Thursday, November 22, 2012

Abbreviated Pundit Round-up: Joe Scarborough digs his hole deeper

Check out the actual comment:

Joe Scarborough [yesterday]:

Since the president's reelection, liberals have been cluttering my Twitter feed with demands that I apologize to Nate for dismissing his 74.8374629% prediction in October that Barack Obama would win. I have ignored those requests because as is usually the case for ideologues on Twitter, their rage is unfocused and based in ignorance. These critics conveniently forget that I consistently predicted an Obama win throughout the year and even said on Election Day that the president's stubborn lead in swing state polls would doom Romney.
So consistent that on the day in question, Scarborough says the race is a toss-up, and no one can possibly know who will win, and he knows because he (unlike you out there who merely followed the polling aggregates) talked to the Romney camp (and you didn't.) And besides, intangibles. Mittmentum. Yard signs. Crowd size. That Nate Silver guy? Pfft. Play the above video.

Greg Sargent sums it up:

The battle over Nate Silver continues today. Joe Scarborough, who attacked Silver during the election, is back with a semi-apology, acknowledging that Silver did get it right. Andrew Sullivan excoriates Scarborough as part of a discredited political commentariat that missed Obama's structural advantage and has now been proven irrelevant...

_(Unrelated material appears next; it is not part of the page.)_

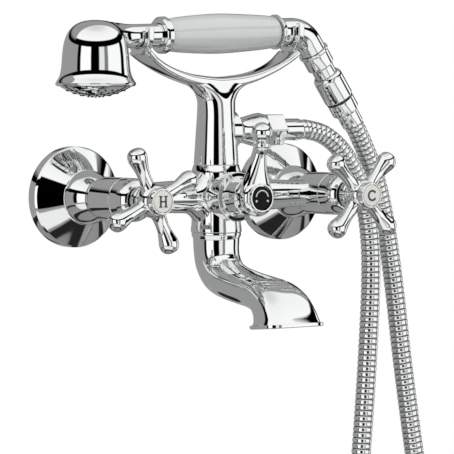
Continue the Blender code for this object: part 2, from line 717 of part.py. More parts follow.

Silver's accomplishment was to popularize tools enabling you to navigate the unavoidable reality that some individual polls will necessarily be off, thanks to methodology or chance. People keep saying Silver got it right because the polls did. But that's not really true. The polling averages got it right.

What Nate also did is stand up for geeks everywhere. He took most of the crap so everyone else could do their excellent work in peace, and then validated the approach. Good for him.

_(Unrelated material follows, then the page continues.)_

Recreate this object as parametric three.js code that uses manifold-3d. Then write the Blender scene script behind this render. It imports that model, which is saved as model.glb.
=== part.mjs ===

Speaking of Andrew Sullivan:

Notice the old MSM I-Never-Screwed-Up crap. Notice the "I'm not really apologizing" - but I'll add in a generic mea culpa to insure myself. Notice also that Scarborough is still too stupid to understand that Silver's model included Gallup and Rasmussen and all those "Dr Nick" pollsters, showed considerable fluctuation in the race, and yet also correctly predicted the demographic mix and state polling consensus in ways that revealed the structural advantage Obama had throughout. This took intelligence and skill that Scarborough does not have. Neither do I. But then I didn't call Nate a fool who should be banished from the Internet. I saw him as a fantastic breath of fresh air in a tired, discredited and fathomlessly self-important commentariat.

Of which Scarborough is an almost text-book case.

And speaking of the polling averages, Mark Blumenthal has an extraordinary dissection of how the Obama campaign did what it did:
At a Politico forum on Monday, Messina spoke about the campaign's "three looks at the electorate" that gave him a deeper understanding of "how we were doing, where we were doing it, where we were moving -- which is why I knew that most of the public polls you were seeing were completely ridiculous."

David Simas, the Obama campaign's director of opinion research, provided The Huffington Post with more details about those three sources of polling data...

A really good read. Blumenthal's colleague Simon Jackman was one of the quants that got it right:
So the quants and their statistical models were right, while the pundits and their guts were wrong. This was also true in 2008: Silver and Wang were both nearly perfect. But in 2012 the victory of mathematics over bloviation was even more resounding somehow, perhaps because the battle lines were more clearly drawn.

Before the election, Peggy Noonan of The Wall Street Journal asserted that 'nobody knows anything' about the potential outcome. David Brooks of The New York Times said forecasters lived in 'sillyland.' Jennifer Rubin of The Washington Post tweeted that 'averaging polls is junk.'

Can anyone seriously argue that now?

Yes, Egypt announces cease-fire in Gaza conflict is way bigger news than Scarborough, but it'll take a day or two for the pundits to mull this over. But it's certainly another feather in Hillary's cap.

Ana Marie Cox:

The "conservative entertainment complex", as columnist David Frum put it, promulgated a view of the American electorate that wasn't just objectively false, in terms of polled support, but to which they objected. That is, they didn't just get wrong how much support Romney had; they told a story about American voters that Americans themselves didn't believe.

You can't win an election by appealing solely to a class you've arbitrarily designated as the "makers" ' there are too many of us who don't believe getting back from your government is "taking". And when it comes to civil rights, you can't woo voters with a description of a future they're not part of. Ultimately, we didn't want to be the kind of country Mitt Romney and the Republican party told us we were.

Harry Enten:
How the 2012 election polling really was skewed ' for Mitt Romney

Many in the GOP were sure polls were biased against their guy. In fact, they undershot Obama's win by an embarrassing margin

+++

Happy Thanksgiving, folks, and if you are traveling, drive safely.